Georgian–Turkish relations are foreign relations between Georgia and Turkey.
Georgia has an embassy in Ankara, and two consulates–general in Istanbul and Trabzon. Turkey has an embassy in Tbilisi, and a consulate–general in Batumi. Both countries are full members of the Council of Europe, the Organization for Security and Co-operation in Europe, the BLACKSEAFOR (Black Sea Naval Co-operation Task Group), the Organization of the Black Sea Economic Cooperation and the World Trade Organization. Turkey is already a member of NATO, while Georgia is a candidate.

There are several thousand ethnic Georgians in Turkey and a smaller number of Turks (Meskhetian Turks) resident in Georgia. Due to centuries-old historical and cultural connections between the two countries, relations are generally cordial although disputes occasionally arise.

History
After the dissolution of the Soviet Union, Turkey recognized the independence of Georgia on 16 December 1991. The formal Protocol on the Establishment of Diplomatic Relations between the two countries was signed on 21 May 1992.

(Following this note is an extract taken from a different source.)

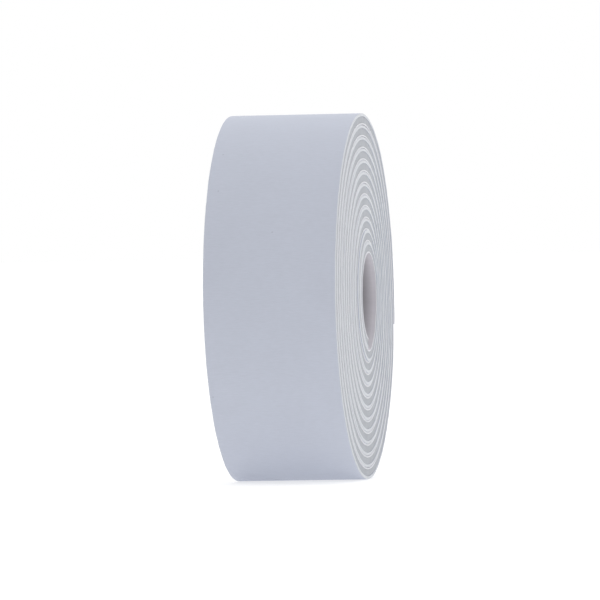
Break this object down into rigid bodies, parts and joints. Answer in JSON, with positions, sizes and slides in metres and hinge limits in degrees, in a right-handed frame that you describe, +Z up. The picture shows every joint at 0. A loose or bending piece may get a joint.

In 2013, a Turkish nationalist map published had included the territory of Adjara into Turkish territory, which has caused friction and hostility between Georgia and Turkey. The issue has been largely downplayed, however in 2017, Turkish President Recep Tayyip Erdoğan made a speech mentioning Georgian city Batumi, causing friction to return.

Agreements
A free trade agreement is currently in force.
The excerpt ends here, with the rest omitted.